続く部分はうろこちゃんが見た夢の内容そのものだと思います。要するに、うろこちゃんは「前回の辰年はやっぱり、なんとなくお前らしい年だったな」と言われているように思えたのではないでしょうか。


ゆめみるうろこは
普通のわがまま

 これは「布団から出たくない」という、一般的な人間と変わらない、いたって平凡な願望のことだと考えました。


逆さに登る冷や汗すら
お久しぶり
肌でわかった!

 「逆さに登る冷や汗」とは何を表しているのでしょうか。私は、龍の棲む天空から人間の世界へ急いで降っているがゆえに、汗が空気抵抗で自分の肌の上を登っているということだと解釈します。


支度はこれから
仕置もこれから
頭痛薬
言い訳もじきに整って
洒落たセリフを考えていたよ

 うろこちゃんが頭痛薬を服用しているのは、年が明ける前にお酒を飲みすぎて二日酔いになっていたからです。いや、うろこちゃんの場合は二日どころか何十日間も爆睡していたので二日酔いと言うべきではありませんね。ガチで危機感持った方がいいと思う。
 さておき、それに起源を持つという一説もあり、また似た体の部分を持っていて龍と関連が深い蛇は、「うわばみ」とも呼ばれ大酒飲みの例えとして用いられます。きっとうろこちゃんは前述の訃報を受けた時に悲しみを紛らわすためにお酒を飲みすぎてしまったのでしょうね。

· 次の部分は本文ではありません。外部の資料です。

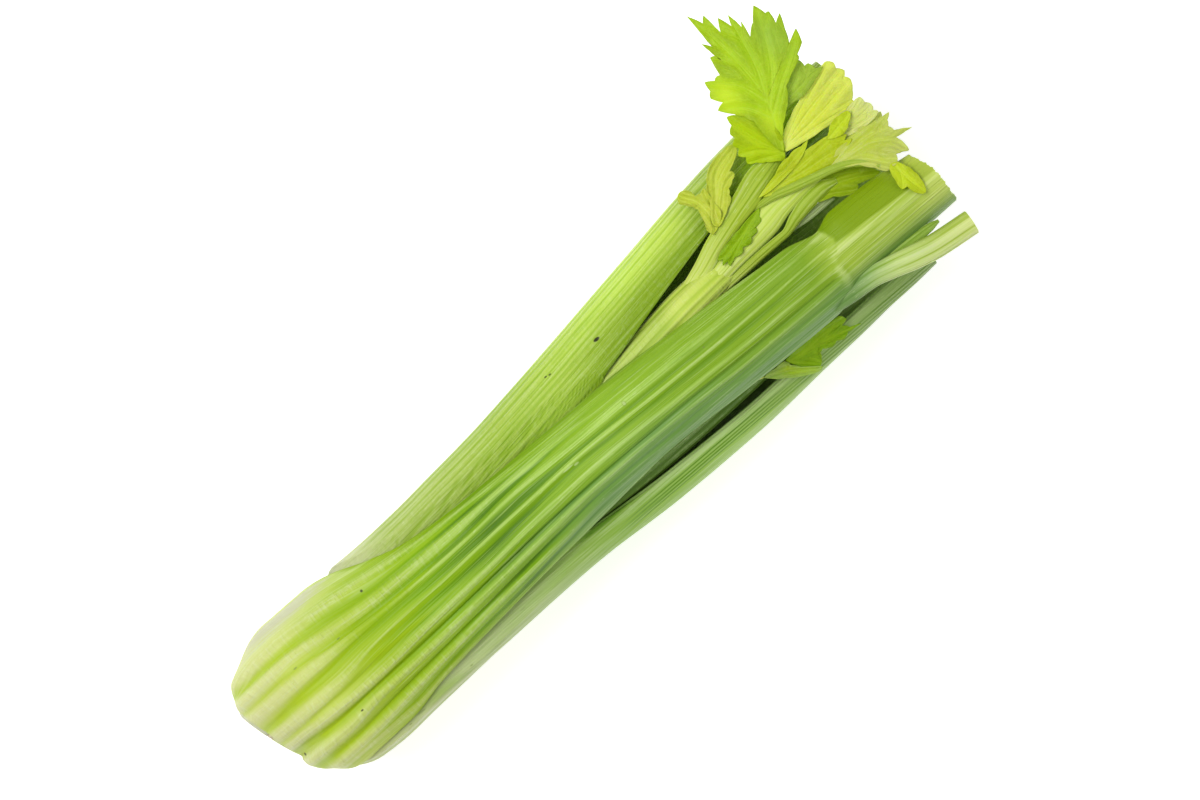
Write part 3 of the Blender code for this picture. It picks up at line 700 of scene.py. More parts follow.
INNER_SKIN = (
    (0.0, (0.76, 0.80, 0.50), (0.72, 0.77, 0.42), (0.66, 0.72, 0.32)),
    (0.090, (0.56, 0.66, 0.26), (0.52, 0.63, 0.21), (0.46, 0.58, 0.16)),
    (0.200, (0.30, 0.46, 0.09), (0.24, 0.40, 0.06), (0.20, 0.35, 0.04)),
    (0.345, (0.20, 0.34, 0.04), (0.15, 0.28, 0.02), (0.11, 0.22, 0.01)),
)
# Painted shade: the right inner stalk, seen down the gap between the front and right stalks, has dark colours
# from 0.15 to 0.26 m for the gap's shade
PAINTED_SHADE_SKIN = (
    INNER_SKIN[0], INNER_SKIN[1],
    (0.150, (0.13, 0.24, 0.03), (0.10, 0.20, 0.02), (0.08, 0.17, 0.01)),
    (0.260, (0.11, 0.21, 0.03), (0.09, 0.18, 0.02), (0.07, 0.15, 0.01)),
    (0.345, (0.18, 0.32, 0.03), (0.12, 0.24, 0.01), (0.07, 0.16, 0.005)),
)
for name, facing, reach, end, seed, colours in (
    ("inner_stalk_left", ((0, 112), (TOP, 112)), 0.66, 0.362, 6, INNER_SKIN),
    ("inner_stalk_right", ((0, -52), (0.12, -58), (0.17, -77), (0.26, -80), (0.31, -68), (TOP, -63)),
     ((0, 0.66), (0.12, 0.66), (0.155, 0.72), (0.20, 0.73), (0.26, 0.72), (0.30, 0.66), (TOP, 0.66)),
     0.358, 7, PAINTED_SHADE_SKIN),
    ("inner_stalk_back", ((0, 195), (TOP, 195)), 0.66, 0.366, 8, INNER_SKIN),
):
    inner = lay_stalk(name + "_piece", facing, reach, 0.95, 0.75, 0.013, end, plain_ribs(6, 0.7, seed), 64,
                      fibre_width=0.016)
    finish_piece(inner, stalk_finish(name + "_skin", colours, seed=seed * 5.0), "inner_stalk", name)

# ---- The heart stalks -----------------------------------------------------------------------------------
# The youngest stalks in the middle, pale yellow because they grew in the dark. The front one shows between
# the front and left stalks and splits into the three stems that carry the leaves.

HEART_SKIN = (
    (0.0, (0.80, 0.83, 0.56), (0.76, 0.80, 0.48), (0.72, 0.77, 0.42)),
    (0.150, (0.56, 0.66, 0.20), (0.52, 0.62, 0.16), (0.46, 0.58, 0.11)),
    (0.243, (0.46, 0.59, 0.10), (0.42, 0.56, 0.07), (0.36, 0.51, 0.05)),
    (0.252, (0.58, 0.68, 0.14), (0.53, 0.65, 0.10), (0.46, 0.60, 0.07)),
    (0.300, (0.50, 0.64, 0.07), (0.45, 0.60, 0.05), (0.40, 0.55, 0.04)),
)
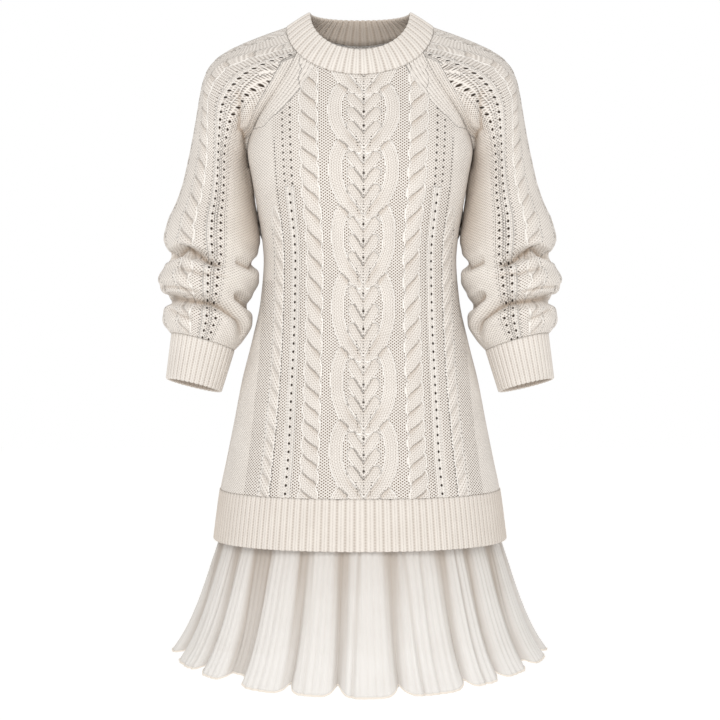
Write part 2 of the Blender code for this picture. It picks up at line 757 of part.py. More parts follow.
def neck_ring(turn):
    """The neck seam: turn 0 is the wearer's left, a quarter turn the back."""
    zero = np.zeros_like(turn)
    folded = np.arccos(np.clip(np.cos(turn), -1.0, 1.0))
    back = body_point(folded, zero, 1)
    front = body_point(folded, zero, -1)
    return np.where((np.sin(turn) >= 0.0)[..., None], back, front)


def collar_surface(turn, level):
    """From the neck seam (level 0) to the open top (level 1)."""
    sine = np.sin(turn)
    low = neck_ring(turn)
    depth = np.where(sine >= 0.0, COLLAR_TOP_BACK, COLLAR_TOP_FRONT)
    drop = np.where(sine >= 0.0, 0.001 * sine, -COLLAR_TOP_DROP * sine)
    top = np.stack([COLLAR_TOP_WIDTH * np.cos(turn), depth * sine, COLLAR_TOP_RISE - drop], axis=-1)
    point = low + (top - low) * level[..., None]
    swell = COLLAR_SWELL * np.sin(math.pi * np.clip(level, 0.0, 1.0))
    point[..., 0] += swell * np.cos(turn)
    point[..., 1] += swell * sine
    point[..., 2] += 2.0 * GAP
    return point


def make_collar(name, material):
    """The ribbed stand collar."""
    wall = ribbed_tube(collar_surface, COLLAR_RIBS, COLLAR_WALL, [0.0, 0.5, 1.0], 40, level_foot=True)
    return make_object(name, wall.points, wall.faces, material)


def band_surface(turn, level):
    """The hem band, from its lower edge (level 0) to the body (level 1)."""
    height = BAND_HEM + (BODY_HEM - BAND_HEM) * level
    folded = np.arccos(np.clip(np.cos(turn), -1.0, 1.0))
    back = body_point(folded, height, 1)
    front = body_point(folded, height, -1)
    point = np.where((np.sin(turn) >= 0.0)[..., None], back, front)
    point[..., 2] -= GAP
    return point


def make_band(name, material):
    """The deep ribbed hem band."""
    wall = ribbed_tube(band_surface, BAND_RIBS, RIB_WALL, [0.0, 1.0], 48)
    return make_object(name, wall.points, wall.faces, material)


# ---------------------------------------------------------------- flounce
flounce_width = curve(FLOUNCE, 1)
flounce_depth = curve(FLOUNCE, 2)


def bell_swell(turn):
    """How far the hem swings out round the body: uneven bells with hollows between them."""
    degrees = np.degrees(np.mod(turn, 2.0 * math.pi))
    swell = np.zeros_like(degrees)
    for middle, half, high in BELLS:
        away = np.abs((degrees - middle + 180.0) % 360.0 - 180.0) / half
        swell = np.maximum(swell, high * np.cos(np.clip(away, 0.0, 1.0) * math.pi / 2.0) ** 1.2)
    return swell


def flounce_surface(turn, level):
    """The frill from its hem (level 0) to its top inside the band (level 1)."""
    drop = 1.0 - level
    sine = np.abs(np.sin(turn))
    swing = bell_swell(turn)
    hem = FLOUNCE_SIDE_HEM + (FLOUNCE_MID_HEM - FLOUNCE_SIDE_HEM) * sine ** 1.2 - 0.35 * swing
    top = FLOUNCE_TOP - FLOUNCE_TOP_DIP * sine
    pleat = (PLEAT_TOP + (PLEAT_HEM - PLEAT_TOP) * drop) * np.cos(turn * PLEATS)
    out = (swing - HOLLOW) * smooth(drop) * drop + pleat
    x = (flounce_width(drop) + out) * np.cos(turn)
    y = (flounce_depth(drop) + out) * np.sin(turn)
    z = top + (hem - top) * drop
    return np.stack([x, y, z], axis=-1)


def make_flounce(name, material):
    """The pleated chiffon frill: both faces follow the pleats."""
    turns = np.linspace(0.0, 2 * math.pi, 2 * PLEATS + 1)
    levels = [0.0, 0.45, 1.0]

    def inside(turn, level):
        point = flounce_surface(turn, level)
        point[..., 0] -= CHIFFON * np.cos(turn)
        point[..., 1] -= CHIFFON * np.sin(turn)
        return point

    wall = tube(flounce_surface, inside, turns, turns, levels, levels)
    return make_object(name, wall.points, wall.faces, material)


# ---------------------------------------------------------------- the dress
def main():
    for old in list(bpy.data.objects):
        bpy.data.objects.remove(old, do_unlink=True)
    knit = make_material("knit")
    rib = make_material("rib")
    chiffon = make_material("chiffon")
    make_panel("front", -1, FRONT_COLUMNS, knit)
    make_panel("back", 1, BACK_COLUMNS, knit)
    make_sleeve("sleeve_left", 1, knit)
    make_sleeve("sleeve_right", -1, knit)
    make_cuff("cuff_left", 1, rib)
    make_cuff("cuff_right", -1, rib)
    make_collar("collar", rib)
    make_band("hem_band", rib)
    make_flounce("flounce", chiffon)


main()
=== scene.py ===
# %% [markdown]
# # A cable-knit sweater dress with a pleated chiffon flounce
#
# The dress is filled out as if somebody wore it.  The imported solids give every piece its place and
# size: they are loaded first, and each sheet of cloth made below stands for one of them.

import math

import bpy
import numpy as np

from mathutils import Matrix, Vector


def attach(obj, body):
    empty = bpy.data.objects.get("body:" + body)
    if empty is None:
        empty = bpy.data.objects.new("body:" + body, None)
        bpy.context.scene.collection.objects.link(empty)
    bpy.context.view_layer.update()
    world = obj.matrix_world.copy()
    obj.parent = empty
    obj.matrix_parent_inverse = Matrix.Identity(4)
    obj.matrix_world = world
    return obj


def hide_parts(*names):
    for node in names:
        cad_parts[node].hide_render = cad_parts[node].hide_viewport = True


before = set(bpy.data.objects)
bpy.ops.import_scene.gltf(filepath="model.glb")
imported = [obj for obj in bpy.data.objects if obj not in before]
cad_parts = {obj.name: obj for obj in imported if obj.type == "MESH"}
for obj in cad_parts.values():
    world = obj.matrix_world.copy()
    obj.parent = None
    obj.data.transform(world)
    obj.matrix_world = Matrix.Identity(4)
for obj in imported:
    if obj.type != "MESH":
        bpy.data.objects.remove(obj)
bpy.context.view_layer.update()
bpy.ops.object.select_all(action="DESELECT")
print("pieces of the frame:", sorted(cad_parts))

# %% [markdown]
# ## Curves and ramps
#
# A dress is measured like a pattern: a few heights with a width and a depth each.  A smooth curve
# through such a row of sizes, with no overshoot, gives every height in between.

# %% Curves, ramps and unit vectors
FULL_TURN = 2.0 * math.pi


def smooth(value):
    """0 below 0, 1 above 1, and an even ramp between them."""
    value = np.clip(value, 0.0, 1.0)
    return value * value * (3.0 - 2.0 * value)


def between(share, first, last):
    """The value that lies this share of the way from the first to the last."""
    return first + (last - first) * share


def hermite(t, start, leaving, end, arriving):
    """From start to end while t goes from 0 to 1, with the slopes of leaving and arriving."""
    return (start * (1 + 2 * t) * (1 - t) ** 2 + leaving * t * (1 - t) ** 2
            + end * t * t * (3 - 2 * t) - arriving * t * t * (1 - t))


def curve(rows, column):
    """A smooth curve with no overshoot through one column of a table, against its first one."""
    rows = np.array(sorted(rows), float)
    xs, ys = rows[:, 0], rows[:, column]
    step = np.diff(xs)
    rise = np.diff(ys) / step
    slope = np.concatenate([rise[:1], np.zeros(len(xs) - 2), rise[-1:]])
    for i in range(1, len(xs) - 1):
        if rise[i - 1] * rise[i] > 0:
            slope[i] = 2.0 * rise[i - 1] * rise[i] / (rise[i - 1] + rise[i])

    def value(x):
        x = np.clip(x, xs[0], xs[-1])
        i = np.clip(np.searchsorted(xs, x) - 1, 0, len(step) - 1)
        return hermite((x - xs[i]) / step[i], ys[i], slope[i] * step[i],
                       ys[i + 1], slope[i + 1] * step[i])

    return value


def unit(vectors):
    """The same vectors with length 1."""
    return vectors / np.maximum(np.linalg.norm(vectors, axis=-1, keepdims=True), 1e-12)


def outward(surface, u, v, step=1e-4):
    """Unit normals of a surface function."""
    along = surface(u + step, v) - surface(u - step, v)
    across = surface(u, v + step) - surface(u, v - step)
    return unit(np.cross(along, across))


def arc_length(points):
    """Length along a line of points, from the first point to each of them."""
    steps = np.linalg.norm(np.diff(points, axis=0), axis=-1)
    return np.concatenate([[0.0], np.cumsum(steps)])


def turns_round(count):
    """Evenly spaced turns of a closed ring, in radians."""
    return np.linspace(0.0, FULL_TURN, count, endpoint=False)


# %% [markdown]
# ## The body
#
# The knitted body is one tube that is cut into a front and a back.  Its section is an ellipse at
# the neck and a little squarer below.  Above the underarm the raglan seams take its corners away.

# %% Sizes of the body, in metres
KNIT = 0.003
RIB_WALL = 0.0035
COLLAR_WALL = 0.004
GAP = 0.0003
SEAM = 0.0001                 # what shows of the gap where a ribbed piece is sewn on
UNDERARM = -0.160
BODY_HEM = -0.5974
BAND_HEM = -0.6617
HEM_DIP = 0.0065
NECK_DROP = 0.071
NAPE_DROP = 0.015
NAPE_RISE = 0.030
SQUARENESS = 0.25
FRONT_NECK_ANGLE = math.radians(32.3)
BACK_NECK_ANGLE = math.radians(33.0)

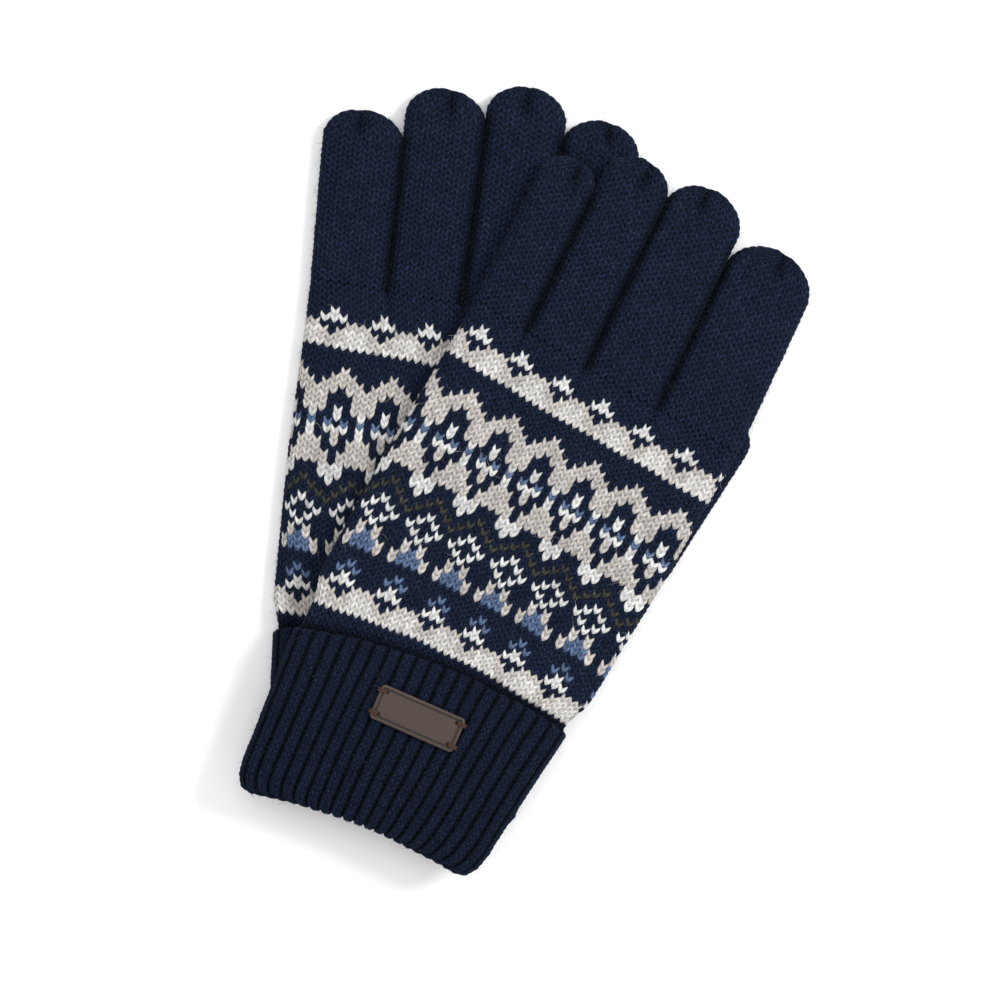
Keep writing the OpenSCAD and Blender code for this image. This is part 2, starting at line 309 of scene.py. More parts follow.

 「仕置」「言い訳」は遅刻をしたことに対してだと思います。「言い訳もじきに整って 洒落たセリフを考えていたよ」が何を表しているのかというと、2024年始のいよわ氏本人の状況です。「言い訳」「洒落たセリフ」はこの曲自体。つまり、元旦に辰年に関する作品を投稿できなかった/しなかったということを逆手にとり、それ自体を曲のテーマにしてしまったというわけです。見事。